#### Data
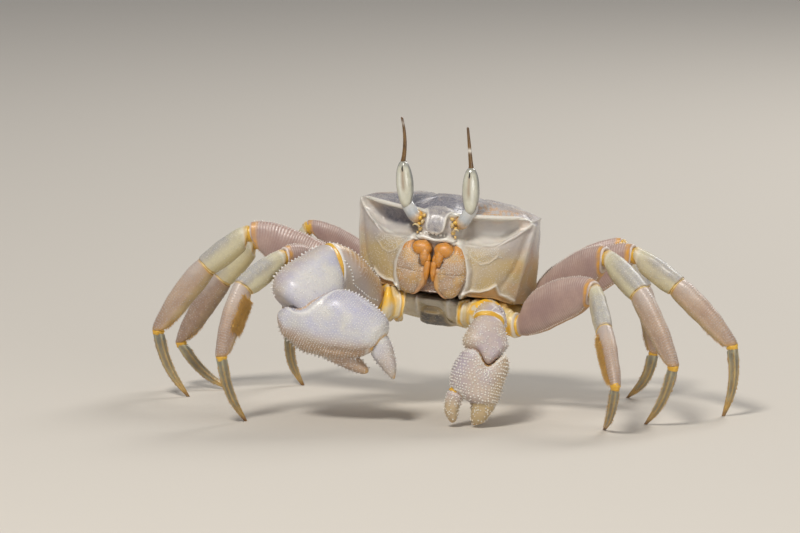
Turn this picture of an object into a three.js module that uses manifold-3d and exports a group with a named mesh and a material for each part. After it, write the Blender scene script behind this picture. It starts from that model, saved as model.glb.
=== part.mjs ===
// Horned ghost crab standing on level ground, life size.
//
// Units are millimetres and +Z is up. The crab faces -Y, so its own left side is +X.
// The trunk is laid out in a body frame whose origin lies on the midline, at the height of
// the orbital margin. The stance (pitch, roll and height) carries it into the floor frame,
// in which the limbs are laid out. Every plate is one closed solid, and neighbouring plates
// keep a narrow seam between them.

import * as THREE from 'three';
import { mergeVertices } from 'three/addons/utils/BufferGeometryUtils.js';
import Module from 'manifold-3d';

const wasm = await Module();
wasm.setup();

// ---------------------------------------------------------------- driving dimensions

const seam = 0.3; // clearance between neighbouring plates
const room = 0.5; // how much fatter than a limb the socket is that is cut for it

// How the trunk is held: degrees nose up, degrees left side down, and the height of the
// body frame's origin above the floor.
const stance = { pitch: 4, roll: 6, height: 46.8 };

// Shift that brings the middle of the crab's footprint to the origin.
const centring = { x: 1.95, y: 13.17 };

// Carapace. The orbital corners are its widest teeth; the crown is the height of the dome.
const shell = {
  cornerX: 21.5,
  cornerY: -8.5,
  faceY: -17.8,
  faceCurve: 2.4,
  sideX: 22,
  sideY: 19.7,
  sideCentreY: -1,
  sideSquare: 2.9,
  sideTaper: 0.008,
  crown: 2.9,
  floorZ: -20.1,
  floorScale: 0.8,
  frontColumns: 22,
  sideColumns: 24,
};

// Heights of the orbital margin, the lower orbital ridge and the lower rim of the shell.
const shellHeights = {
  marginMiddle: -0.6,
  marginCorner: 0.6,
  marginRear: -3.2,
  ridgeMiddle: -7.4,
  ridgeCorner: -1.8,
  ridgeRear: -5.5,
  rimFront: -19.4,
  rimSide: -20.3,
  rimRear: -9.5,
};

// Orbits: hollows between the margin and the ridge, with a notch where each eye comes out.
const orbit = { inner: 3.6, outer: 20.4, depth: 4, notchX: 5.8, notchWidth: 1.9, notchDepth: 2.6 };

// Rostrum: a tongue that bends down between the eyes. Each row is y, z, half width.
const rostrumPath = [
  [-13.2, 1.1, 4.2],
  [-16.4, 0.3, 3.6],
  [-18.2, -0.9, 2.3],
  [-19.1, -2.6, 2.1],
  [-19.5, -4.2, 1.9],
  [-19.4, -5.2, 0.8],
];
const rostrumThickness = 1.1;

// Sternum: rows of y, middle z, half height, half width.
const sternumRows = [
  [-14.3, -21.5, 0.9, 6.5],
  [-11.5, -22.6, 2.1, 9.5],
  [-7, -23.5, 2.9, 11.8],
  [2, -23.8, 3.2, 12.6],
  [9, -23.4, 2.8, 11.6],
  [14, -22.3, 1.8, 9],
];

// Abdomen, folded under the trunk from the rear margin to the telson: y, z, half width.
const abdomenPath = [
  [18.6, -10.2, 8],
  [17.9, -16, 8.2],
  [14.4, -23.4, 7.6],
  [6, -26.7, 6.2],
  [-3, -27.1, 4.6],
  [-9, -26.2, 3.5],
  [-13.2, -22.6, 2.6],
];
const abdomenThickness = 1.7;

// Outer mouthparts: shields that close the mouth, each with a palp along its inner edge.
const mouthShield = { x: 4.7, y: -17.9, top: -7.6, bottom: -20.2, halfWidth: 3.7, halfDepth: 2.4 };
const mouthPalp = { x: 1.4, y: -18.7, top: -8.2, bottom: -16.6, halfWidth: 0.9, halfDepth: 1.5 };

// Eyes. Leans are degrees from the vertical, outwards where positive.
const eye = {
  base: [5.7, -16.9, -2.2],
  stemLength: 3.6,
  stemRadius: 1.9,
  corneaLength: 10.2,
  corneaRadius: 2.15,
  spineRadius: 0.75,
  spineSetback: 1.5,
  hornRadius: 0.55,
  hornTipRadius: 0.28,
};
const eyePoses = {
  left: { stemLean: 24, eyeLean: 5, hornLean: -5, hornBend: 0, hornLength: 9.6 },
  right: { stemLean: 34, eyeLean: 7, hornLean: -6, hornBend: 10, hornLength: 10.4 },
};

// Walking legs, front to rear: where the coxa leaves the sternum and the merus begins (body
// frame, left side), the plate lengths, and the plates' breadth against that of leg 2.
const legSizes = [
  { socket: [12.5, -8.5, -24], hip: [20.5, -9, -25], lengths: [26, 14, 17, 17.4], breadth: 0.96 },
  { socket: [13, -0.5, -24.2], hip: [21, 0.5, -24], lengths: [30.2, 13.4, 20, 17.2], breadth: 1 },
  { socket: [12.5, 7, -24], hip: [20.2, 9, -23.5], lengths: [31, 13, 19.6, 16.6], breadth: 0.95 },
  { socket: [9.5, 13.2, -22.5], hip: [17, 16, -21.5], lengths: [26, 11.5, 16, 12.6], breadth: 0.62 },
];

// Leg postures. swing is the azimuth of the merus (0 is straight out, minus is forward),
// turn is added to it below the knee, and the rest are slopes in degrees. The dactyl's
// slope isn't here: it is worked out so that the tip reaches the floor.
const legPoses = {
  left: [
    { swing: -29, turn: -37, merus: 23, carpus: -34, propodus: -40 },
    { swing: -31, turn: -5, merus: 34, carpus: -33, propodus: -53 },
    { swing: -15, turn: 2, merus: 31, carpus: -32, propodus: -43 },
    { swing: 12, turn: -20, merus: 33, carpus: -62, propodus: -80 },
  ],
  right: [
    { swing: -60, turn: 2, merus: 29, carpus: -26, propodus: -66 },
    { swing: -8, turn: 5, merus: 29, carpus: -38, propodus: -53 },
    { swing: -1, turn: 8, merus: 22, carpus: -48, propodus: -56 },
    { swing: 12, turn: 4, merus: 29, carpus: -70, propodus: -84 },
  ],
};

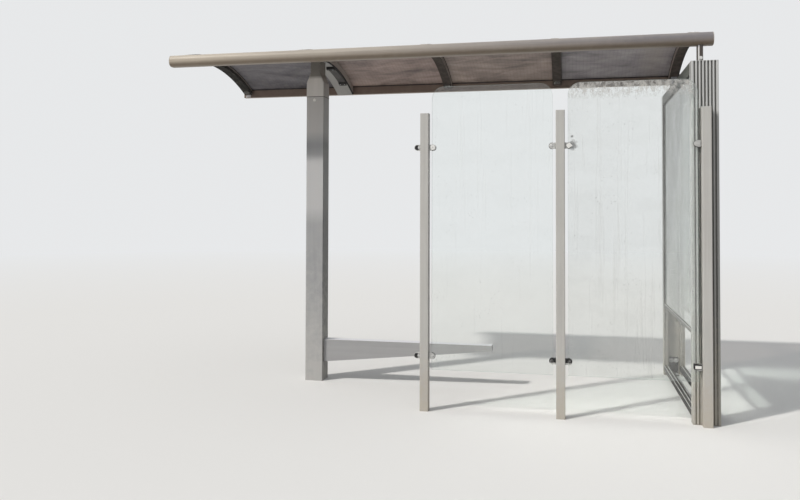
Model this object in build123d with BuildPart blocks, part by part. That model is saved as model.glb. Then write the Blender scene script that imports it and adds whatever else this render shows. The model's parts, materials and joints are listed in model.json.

#### Task to carry out
In the entries above, count each line that holds "manifold". Give the total and nothing else.

#### Completed exercise
2